**Problem requirements:**
Repeat verbatim the lines of the data below, beginning with the line containing "before = set(bpy.data.objects)" and continuing to the end.

A run of records
───
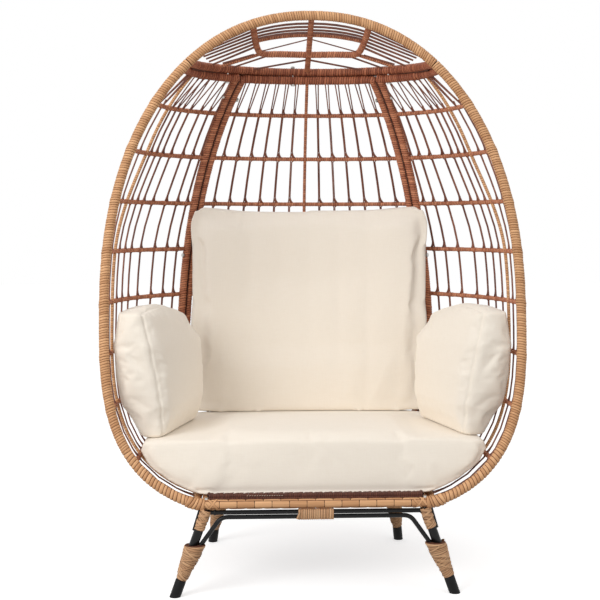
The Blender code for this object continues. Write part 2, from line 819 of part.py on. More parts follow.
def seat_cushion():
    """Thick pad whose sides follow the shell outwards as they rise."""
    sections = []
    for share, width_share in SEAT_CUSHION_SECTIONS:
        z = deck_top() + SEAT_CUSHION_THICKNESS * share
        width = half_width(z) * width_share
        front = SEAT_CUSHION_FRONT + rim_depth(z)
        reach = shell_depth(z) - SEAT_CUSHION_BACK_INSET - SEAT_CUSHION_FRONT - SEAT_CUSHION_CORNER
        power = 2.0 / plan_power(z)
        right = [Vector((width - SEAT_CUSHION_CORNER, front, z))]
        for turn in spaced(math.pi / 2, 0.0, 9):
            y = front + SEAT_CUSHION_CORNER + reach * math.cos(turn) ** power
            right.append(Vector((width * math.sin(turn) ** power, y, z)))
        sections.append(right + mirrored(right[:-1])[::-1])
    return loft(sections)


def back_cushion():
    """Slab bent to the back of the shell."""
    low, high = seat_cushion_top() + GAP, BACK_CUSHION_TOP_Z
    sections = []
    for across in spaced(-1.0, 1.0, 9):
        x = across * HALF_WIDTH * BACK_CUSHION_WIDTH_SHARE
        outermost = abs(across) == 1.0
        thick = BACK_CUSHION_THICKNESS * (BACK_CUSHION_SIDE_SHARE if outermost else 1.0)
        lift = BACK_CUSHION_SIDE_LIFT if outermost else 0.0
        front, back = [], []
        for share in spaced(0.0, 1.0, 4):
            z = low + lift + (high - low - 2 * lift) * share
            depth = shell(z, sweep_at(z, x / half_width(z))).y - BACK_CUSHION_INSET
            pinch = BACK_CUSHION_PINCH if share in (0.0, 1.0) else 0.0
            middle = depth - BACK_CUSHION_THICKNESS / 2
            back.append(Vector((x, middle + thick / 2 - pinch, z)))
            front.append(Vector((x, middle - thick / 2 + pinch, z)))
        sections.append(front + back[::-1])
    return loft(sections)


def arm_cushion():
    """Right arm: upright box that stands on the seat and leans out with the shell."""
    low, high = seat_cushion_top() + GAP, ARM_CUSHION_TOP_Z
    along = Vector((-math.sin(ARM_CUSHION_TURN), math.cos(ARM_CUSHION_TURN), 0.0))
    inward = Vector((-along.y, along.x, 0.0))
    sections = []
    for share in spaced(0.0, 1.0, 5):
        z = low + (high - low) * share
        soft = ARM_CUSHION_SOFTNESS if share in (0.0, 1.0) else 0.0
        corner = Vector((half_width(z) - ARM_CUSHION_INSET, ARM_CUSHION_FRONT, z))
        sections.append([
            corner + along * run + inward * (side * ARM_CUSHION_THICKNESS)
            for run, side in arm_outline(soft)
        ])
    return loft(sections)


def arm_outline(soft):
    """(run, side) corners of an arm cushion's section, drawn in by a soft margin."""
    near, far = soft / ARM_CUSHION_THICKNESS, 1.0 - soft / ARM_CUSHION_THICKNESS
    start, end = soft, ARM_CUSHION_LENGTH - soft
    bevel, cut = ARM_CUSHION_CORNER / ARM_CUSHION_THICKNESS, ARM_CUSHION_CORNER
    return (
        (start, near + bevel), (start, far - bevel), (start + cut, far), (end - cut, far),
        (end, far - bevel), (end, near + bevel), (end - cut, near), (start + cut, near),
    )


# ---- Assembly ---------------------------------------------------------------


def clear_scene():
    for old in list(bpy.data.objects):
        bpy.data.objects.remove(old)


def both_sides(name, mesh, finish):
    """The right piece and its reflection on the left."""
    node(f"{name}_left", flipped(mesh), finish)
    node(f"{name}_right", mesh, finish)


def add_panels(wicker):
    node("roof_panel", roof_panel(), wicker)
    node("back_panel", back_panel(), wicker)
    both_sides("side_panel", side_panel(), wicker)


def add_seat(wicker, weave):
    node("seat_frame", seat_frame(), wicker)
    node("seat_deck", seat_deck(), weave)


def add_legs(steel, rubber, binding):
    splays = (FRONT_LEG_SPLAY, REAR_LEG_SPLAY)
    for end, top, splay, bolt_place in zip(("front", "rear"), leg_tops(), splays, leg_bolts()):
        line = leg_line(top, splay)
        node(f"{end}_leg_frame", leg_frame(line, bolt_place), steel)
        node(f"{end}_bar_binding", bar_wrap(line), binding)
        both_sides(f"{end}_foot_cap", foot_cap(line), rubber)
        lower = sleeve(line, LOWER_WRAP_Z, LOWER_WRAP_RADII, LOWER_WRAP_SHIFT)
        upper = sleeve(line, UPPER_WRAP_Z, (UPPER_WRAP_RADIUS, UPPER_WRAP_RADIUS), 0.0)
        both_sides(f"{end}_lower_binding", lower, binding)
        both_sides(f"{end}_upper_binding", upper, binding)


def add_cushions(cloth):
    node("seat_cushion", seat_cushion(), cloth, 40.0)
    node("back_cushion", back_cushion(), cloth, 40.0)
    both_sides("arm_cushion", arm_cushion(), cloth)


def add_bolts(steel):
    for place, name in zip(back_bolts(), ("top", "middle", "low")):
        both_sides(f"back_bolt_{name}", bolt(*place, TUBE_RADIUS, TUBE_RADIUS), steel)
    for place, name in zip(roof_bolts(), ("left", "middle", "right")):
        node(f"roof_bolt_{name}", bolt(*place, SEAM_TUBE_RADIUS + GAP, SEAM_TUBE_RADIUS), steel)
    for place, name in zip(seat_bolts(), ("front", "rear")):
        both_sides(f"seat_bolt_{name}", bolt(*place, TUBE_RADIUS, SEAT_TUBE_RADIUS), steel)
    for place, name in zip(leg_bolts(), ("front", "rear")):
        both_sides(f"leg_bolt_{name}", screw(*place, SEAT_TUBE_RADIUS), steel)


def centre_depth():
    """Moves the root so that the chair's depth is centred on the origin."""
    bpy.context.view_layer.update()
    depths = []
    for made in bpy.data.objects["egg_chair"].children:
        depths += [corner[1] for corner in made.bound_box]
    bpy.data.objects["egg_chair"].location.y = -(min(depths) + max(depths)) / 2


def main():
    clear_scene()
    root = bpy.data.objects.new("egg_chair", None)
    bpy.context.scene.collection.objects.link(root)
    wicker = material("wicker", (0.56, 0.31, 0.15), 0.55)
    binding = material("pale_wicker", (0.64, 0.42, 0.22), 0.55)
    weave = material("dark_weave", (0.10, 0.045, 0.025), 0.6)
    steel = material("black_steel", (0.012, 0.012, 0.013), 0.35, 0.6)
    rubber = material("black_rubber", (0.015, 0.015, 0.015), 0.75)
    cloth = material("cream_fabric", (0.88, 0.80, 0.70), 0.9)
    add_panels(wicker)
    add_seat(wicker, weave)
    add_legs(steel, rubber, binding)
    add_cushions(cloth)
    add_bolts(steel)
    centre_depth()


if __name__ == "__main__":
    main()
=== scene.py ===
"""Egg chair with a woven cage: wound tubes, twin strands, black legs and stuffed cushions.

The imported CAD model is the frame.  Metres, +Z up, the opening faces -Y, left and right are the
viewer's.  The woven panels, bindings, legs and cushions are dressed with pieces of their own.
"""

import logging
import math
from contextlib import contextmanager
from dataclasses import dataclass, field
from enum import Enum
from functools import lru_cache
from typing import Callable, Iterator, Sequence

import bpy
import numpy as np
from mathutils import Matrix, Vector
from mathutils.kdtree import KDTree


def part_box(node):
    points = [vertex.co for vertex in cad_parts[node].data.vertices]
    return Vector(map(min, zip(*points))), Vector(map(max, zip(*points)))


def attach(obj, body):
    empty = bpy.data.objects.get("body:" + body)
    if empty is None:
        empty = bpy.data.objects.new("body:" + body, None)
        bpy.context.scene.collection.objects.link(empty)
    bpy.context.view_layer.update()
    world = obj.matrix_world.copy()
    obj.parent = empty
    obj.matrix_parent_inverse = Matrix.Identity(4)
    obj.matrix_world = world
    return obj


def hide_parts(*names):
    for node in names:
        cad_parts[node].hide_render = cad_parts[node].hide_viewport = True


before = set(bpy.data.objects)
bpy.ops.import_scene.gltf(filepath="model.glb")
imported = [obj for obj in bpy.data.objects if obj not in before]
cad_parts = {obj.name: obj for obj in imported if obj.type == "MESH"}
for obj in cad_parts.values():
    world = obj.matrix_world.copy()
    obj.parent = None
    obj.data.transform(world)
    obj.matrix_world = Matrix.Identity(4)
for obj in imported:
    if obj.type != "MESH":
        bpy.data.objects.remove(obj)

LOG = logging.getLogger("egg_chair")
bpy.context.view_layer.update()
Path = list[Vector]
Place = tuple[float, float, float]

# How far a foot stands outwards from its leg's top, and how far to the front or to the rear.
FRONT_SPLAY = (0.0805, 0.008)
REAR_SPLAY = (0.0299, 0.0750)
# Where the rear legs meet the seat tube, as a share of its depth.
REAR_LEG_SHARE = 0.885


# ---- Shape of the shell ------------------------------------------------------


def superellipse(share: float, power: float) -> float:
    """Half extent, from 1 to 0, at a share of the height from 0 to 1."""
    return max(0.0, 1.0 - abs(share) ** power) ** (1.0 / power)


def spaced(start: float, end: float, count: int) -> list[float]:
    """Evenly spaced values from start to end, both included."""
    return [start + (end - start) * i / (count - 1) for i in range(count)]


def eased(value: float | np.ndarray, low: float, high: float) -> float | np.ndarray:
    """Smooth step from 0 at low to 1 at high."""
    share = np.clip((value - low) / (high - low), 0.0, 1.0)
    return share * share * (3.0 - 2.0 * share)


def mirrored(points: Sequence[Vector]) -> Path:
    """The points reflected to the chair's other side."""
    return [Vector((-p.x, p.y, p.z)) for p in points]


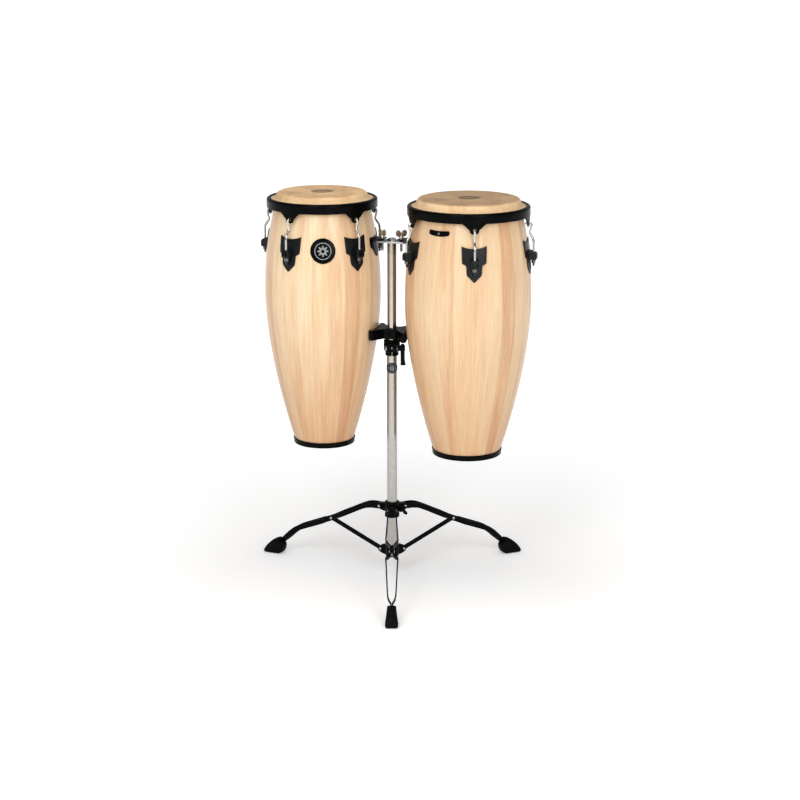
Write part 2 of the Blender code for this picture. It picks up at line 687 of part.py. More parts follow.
───
**Exercise answer:**
before = set(bpy.data.objects)
bpy.ops.import_scene.gltf(filepath="model.glb")
imported = [obj for obj in bpy.data.objects if obj not in before]
cad_parts = {obj.name: obj for obj in imported if obj.type == "MESH"}
for obj in cad_parts.values():
    world = obj.matrix_world.copy()
    obj.parent = None
    obj.data.transform(world)
    obj.matrix_world = Matrix.Identity(4)
for obj in imported:
    if obj.type != "MESH":
        bpy.data.objects.remove(obj)

LOG = logging.getLogger("egg_chair")
bpy.context.view_layer.update()
Path = list[Vector]
Place = tuple[float, float, float]

# How far a foot stands outwards from its leg's top, and how far to the front or to the rear.
FRONT_SPLAY = (0.0805, 0.008)
REAR_SPLAY = (0.0299, 0.0750)
# Where the rear legs meet the seat tube, as a share of its depth.
REAR_LEG_SHARE = 0.885


# ---- Shape of the shell ------------------------------------------------------


def superellipse(share: float, power: float) -> float:
    """Half extent, from 1 to 0, at a share of the height from 0 to 1."""
    return max(0.0, 1.0 - abs(share) ** power) ** (1.0 / power)


def spaced(start: float, end: float, count: int) -> list[float]:
    """Evenly spaced values from start to end, both included."""
    return [start + (end - start) * i / (count - 1) for i in range(count)]


def eased(value: float | np.ndarray, low: float, high: float) -> float | np.ndarray:
    """Smooth step from 0 at low to 1 at high."""
    share = np.clip((value - low) / (high - low), 0.0, 1.0)
    return share * share * (3.0 - 2.0 * share)


def mirrored(points: Sequence[Vector]) -> Path:
    """The points reflected to the chair's other side."""
    return [Vector((-p.x, p.y, p.z)) for p in points]


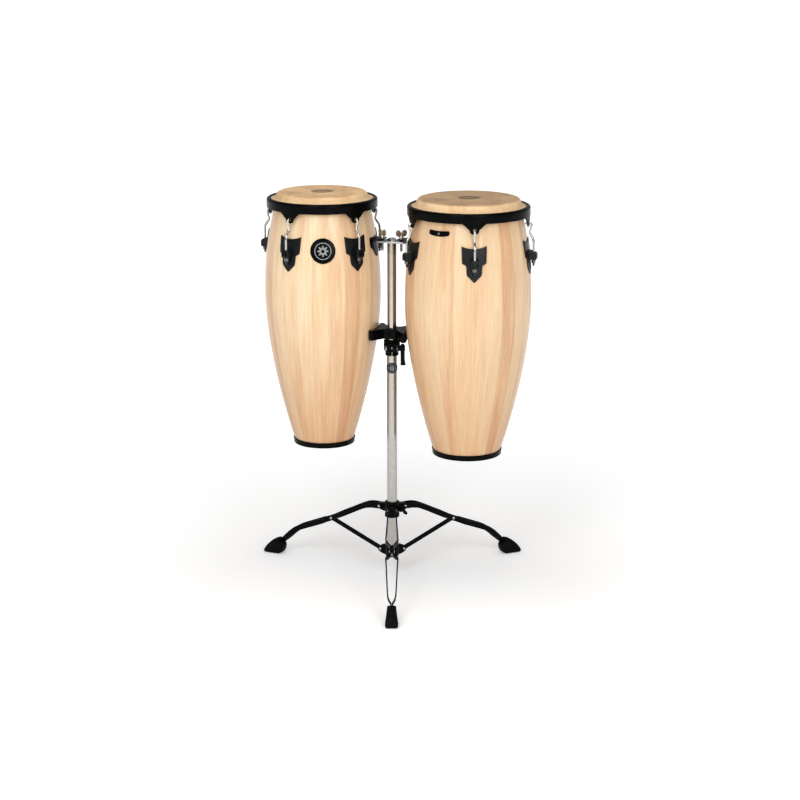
Write part 2 of the Blender code for this picture. It picks up at line 687 of part.py. More parts follow.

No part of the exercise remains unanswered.